### Task statement
Exactly reproduce the lines beginning with the line that includes "Give this object's" and ending with the last line of the data.

====

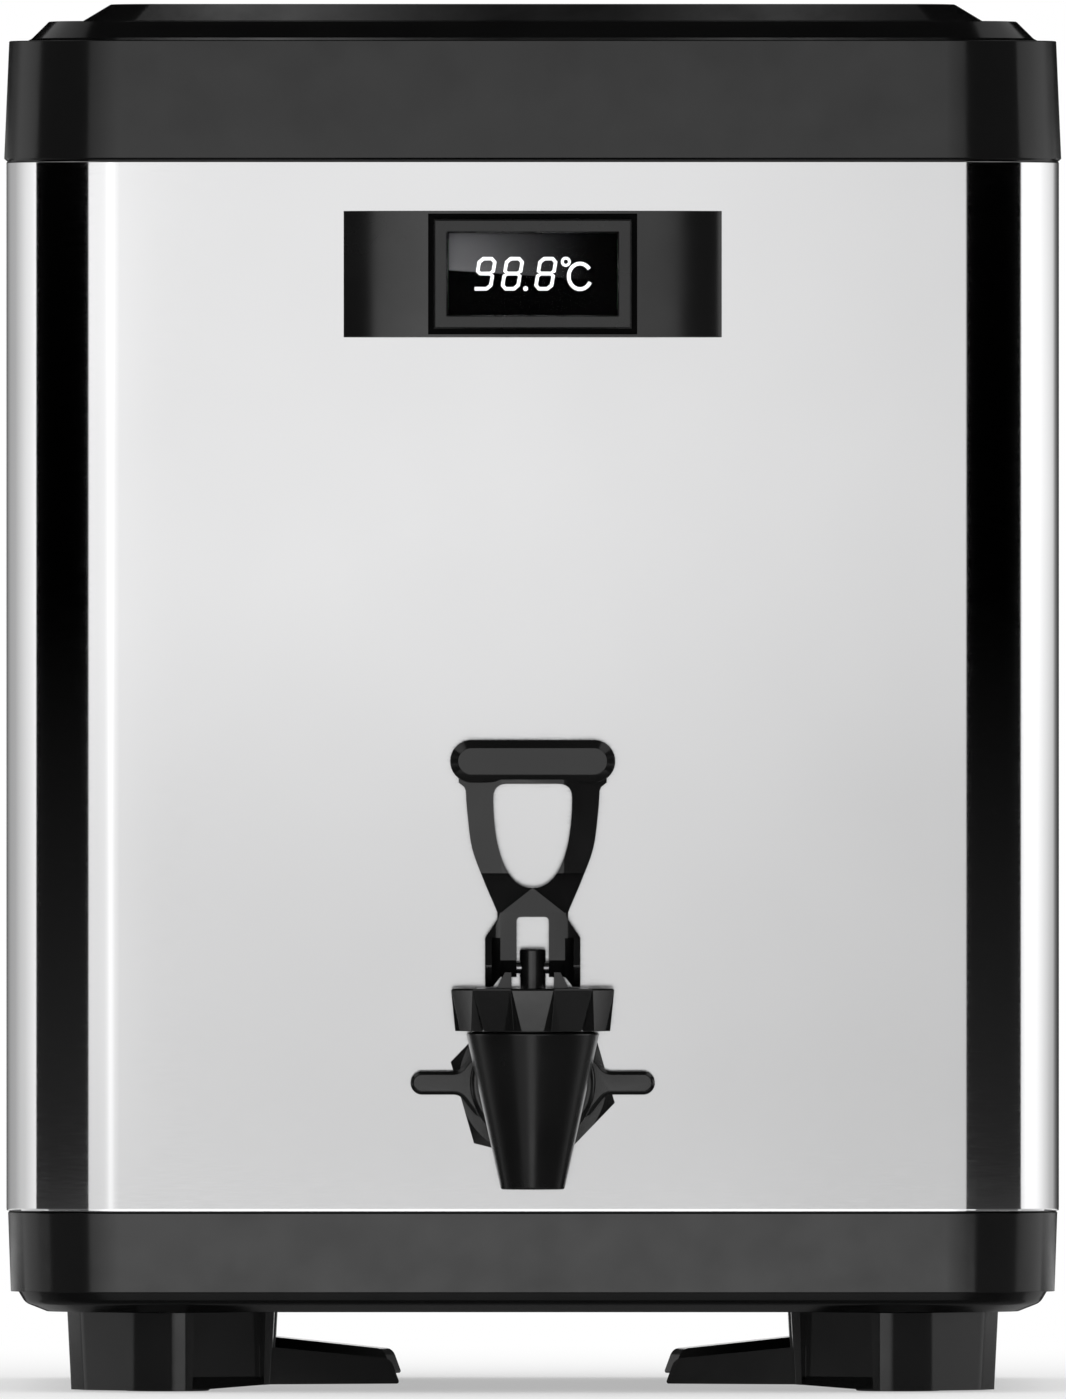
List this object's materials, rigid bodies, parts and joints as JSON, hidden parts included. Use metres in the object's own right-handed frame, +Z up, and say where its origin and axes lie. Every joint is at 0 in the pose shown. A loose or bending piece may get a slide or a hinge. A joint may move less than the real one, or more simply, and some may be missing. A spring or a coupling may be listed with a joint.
{
  "type": "insulated hot drink dispenser",
  "caption": "Square insulated drink dispenser: polished steel shell, black plastic collar and base, corner feet, thermometer display, lift-off lid and self-closing lever tap.",
  "frame": {"origin": "on the ground under the middle of the whole object's bounding box", "axes": "+Z up, the tap and the display face -Y, +X to the right as seen from the front"},
  "size_m": [0.2702, 0.3344, 0.3546],
  "materials": {
    "shell_steel": "polished stainless steel with soft reflections",
    "liner_steel": "satin stainless steel",
    "screw_steel": "machined steel",
    "black_plastic": "glossy black moulding",
    "foot_plastic": "semi-gloss black moulding",
    "handle_plastic": "fine-grained black moulding",
    "display_plastic": "glossy black moulding",
    "frame_plastic": "satin black moulding",
    "window_plastic": "dark smoked clear window",
    "lcd": "black display with white figures",
    "board": "green circuit board",
    "tap_gloss": "glossy black moulding",
    "tap_satin": "satin black moulding",
    "black_rubber": "matte black rubber",
    "silicone": "translucent white silicone",
    "foam": "pale yellow rigid foam"
  },
  "bodies": {
    "dispenser": {"outer_shell": "shell_steel", "base_tray": "black_plastic", "inner_liner": "liner_steel", "foam_jacket": "foam", "top_collar": "black_plastic", "front_left_foot": "foot_plastic", "front_right_foot": "foot_plastic", "rear_right_foot": "foot_plastic", "rear_left_foot": "foot_plastic", "front_left_pad": "black_rubber", "front_right_pad": "black_rubber", "rear_right_pad": "black_rubber", "rear_left_pad": "black_rubber", "front_left_foot_screw": "screw_steel", "front_right_foot_screw": "screw_steel", "rear_right_foot_screw": "screw_steel", "rear_left_foot_screw": "screw_steel", "display_housing": "display_plastic", "display_frame": "frame_plastic", "display_window": "window_plastic", "lcd_panel": "lcd", "display_board": "board", "coin_cell": "screw_steel", "display_cover": "black_plastic", "left_cover_screw": "screw_steel", "right_cover_screw": "screw_steel", "sensor_probe": "liner_steel", "probe_lead": "black_rubber", "outlet_pipe": "liner_steel", "outlet_washer": "silicone", "outlet_hex_nut": "tap_satin", "shank_seal": "silicone", "tap_body": "tap_gloss", "tap_bonnet": "tap_gloss", "stem_seal": "black_rubber"},
    "union_nut": {"wing_nut": "tap_satin"},
    "valve": {"valve_stem": "tap_satin", "seat_cup": "silicone", "valve_spring": "screw_steel", "lever_pin": "screw_steel"},
    "tap_lever": {"lever": "tap_gloss"},
    "lid": {"lid_cover": "black_plastic", "lid_plug": "black_plastic", "lid_foam": "foam", "lid_gasket": "silicone", "left_handle_pin": "screw_steel", "right_handle_pin": "screw_steel"},
    "handle": {"lid_handle": "handle_plastic"},
    "vent": {"vent_cap": "black_plastic", "vent_seal": "silicone"}
  },
  "joints": [
    {"name": "stem_lift", "type": "slide", "parent": "dispenser", "child": "valve", "axis": [0, 0, 1], "range_m": [0, 0.00416], "stiffness_N_per_m": 600, "springref_m": -0.01, "deforming": ["valve_spring"]},
    {"name": "lever_tilt", "type": "hinge", "parent": "valve", "child": "tap_lever", "pos_m": [0, -0.14644, 0.10875], "axis": [1, 0, 0], "range_deg": [0, 75]},
    {"name": "wing_nut_turn", "type": "hinge", "parent": "dispenser", "child": "union_nut", "pos_m": [0, -0.11808, 0.0793], "axis": [0, -1, 0], "range_deg": [0, 90]},
    {"name": "lid_lift", "type": "slide", "parent": "dispenser", "child": "lid", "axis": [0, 0, 1], "range_m": [0, 0.06]},
    {"name": "handle_swing", "type": "hinge", "parent": "lid", "child": "handle", "pos_m": [0, 0.05606, 0.3491], "axis": [-1, 0, 0], "range_deg": [0, 90]},
    {"name": "vent_lift", "type": "slide", "parent": "lid", "child": "vent", "axis": [0, 0, 1], "range_m": [0, 0.004]}
  ],
  "couplings": [
    {"joint": "lever_tilt", "follows": "stem_lift", "rad_per_m": 314.47}
  ]
}
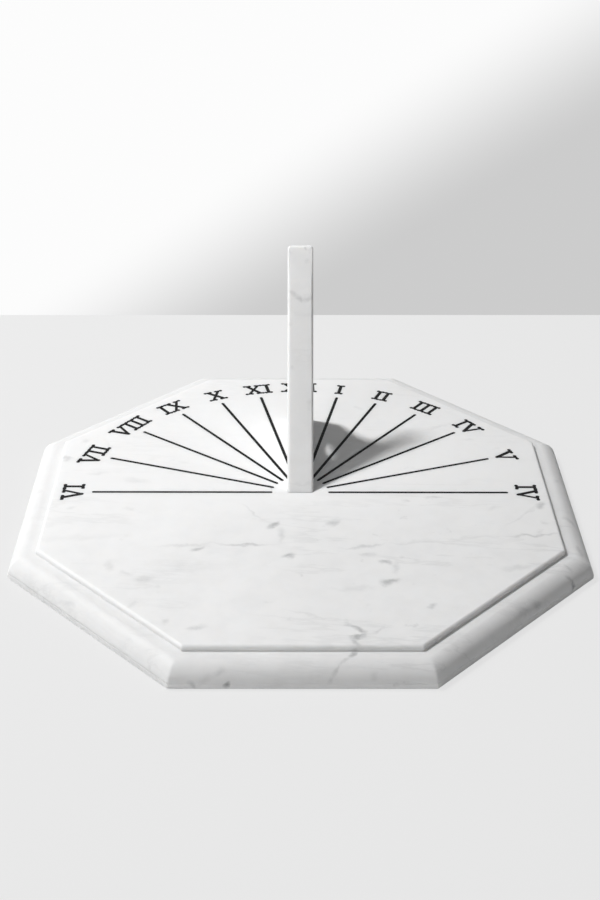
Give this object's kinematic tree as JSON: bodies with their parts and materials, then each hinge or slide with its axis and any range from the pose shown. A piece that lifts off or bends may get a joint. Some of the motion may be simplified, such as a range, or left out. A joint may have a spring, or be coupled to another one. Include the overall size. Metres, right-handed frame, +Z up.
{
  "type": "horizontal sundial",
  "caption": "Octagonal marble sundial with a moulded edge, an upright pierced marble gnomon, and hour lines and Roman numerals inlaid in black resin.",
  "frame": {"origin": "middle of the octagonal slab's underside, where the dial's centre stands above it", "axes": "+Z up from the underside, +Y north along the noon line towards XII, +X east towards the afternoon hours"},
  "size_m": [0.4204, 0.4204, 0.171],
  "materials": {
    "marble": "honed white marble with faint grey veins",
    "black_resin": "matt black epoxy filling, rubbed down just below the stone",
    "dowel_steel": "drawn stainless steel pin, hidden in the joint"
  },
  "bodies": {
    "root": {"base_slab": "marble", "gnomon": "marble", "front_dowel": "dowel_steel", "rear_dowel": "dowel_steel", "hour_line_6am": "black_resin", "hour_line_7am": "black_resin", "hour_line_8am": "black_resin", "hour_line_9am": "black_resin", "hour_line_10am": "black_resin", "hour_line_11am": "black_resin", "hour_line_noon": "black_resin", "hour_line_1pm": "black_resin", "hour_line_2pm": "black_resin", "hour_line_3pm": "black_resin", "hour_line_4pm": "black_resin", "hour_line_5pm": "black_resin", "hour_line_6pm": "black_resin", "numeral_6am": "black_resin", "numeral_7am": "black_resin", "numeral_8am": "black_resin", "numeral_9am": "black_resin", "numeral_10am": "black_resin", "numeral_11am": "black_resin", "numeral_noon": "black_resin", "numeral_1pm": "black_resin", "numeral_2pm": "black_resin", "numeral_3pm": "black_resin", "numeral_4pm": "black_resin", "numeral_5pm": "black_resin", "numeral_6pm": "black_resin"}
  },
  "joints": []
}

====

### Finished answer
Give this object's kinematic tree as JSON: bodies with their parts and materials, then each hinge or slide with its axis and any range from the pose shown. A piece that lifts off or bends may get a joint. Some of the motion may be simplified, such as a range, or left out. A joint may have a spring, or be coupled to another one. Include the overall size. Metres, right-handed frame, +Z up.
{
  "type": "horizontal sundial",
  "caption": "Octagonal marble sundial with a moulded edge, an upright pierced marble gnomon, and hour lines and Roman numerals inlaid in black resin.",
  "frame": {"origin": "middle of the octagonal slab's underside, where the dial's centre stands above it", "axes": "+Z up from the underside, +Y north along the noon line towards XII, +X east towards the afternoon hours"},
  "size_m": [0.4204, 0.4204, 0.171],
  "materials": {
    "marble": "honed white marble with faint grey veins",
    "black_resin": "matt black epoxy filling, rubbed down just below the stone",
    "dowel_steel": "drawn stainless steel pin, hidden in the joint"
  },
  "bodies": {
    "root": {"base_slab": "marble", "gnomon": "marble", "front_dowel": "dowel_steel", "rear_dowel": "dowel_steel", "hour_line_6am": "black_resin", "hour_line_7am": "black_resin", "hour_line_8am": "black_resin", "hour_line_9am": "black_resin", "hour_line_10am": "black_resin", "hour_line_11am": "black_resin", "hour_line_noon": "black_resin", "hour_line_1pm": "black_resin", "hour_line_2pm": "black_resin", "hour_line_3pm": "black_resin", "hour_line_4pm": "black_resin", "hour_line_5pm": "black_resin", "hour_line_6pm": "black_resin", "numeral_6am": "black_resin", "numeral_7am": "black_resin", "numeral_8am": "black_resin", "numeral_9am": "black_resin", "numeral_10am": "black_resin", "numeral_11am": "black_resin", "numeral_noon": "black_resin", "numeral_1pm": "black_resin", "numeral_2pm": "black_resin", "numeral_3pm": "black_resin", "numeral_4pm": "black_resin", "numeral_5pm": "black_resin", "numeral_6pm": "black_resin"}
  },
  "joints": []
}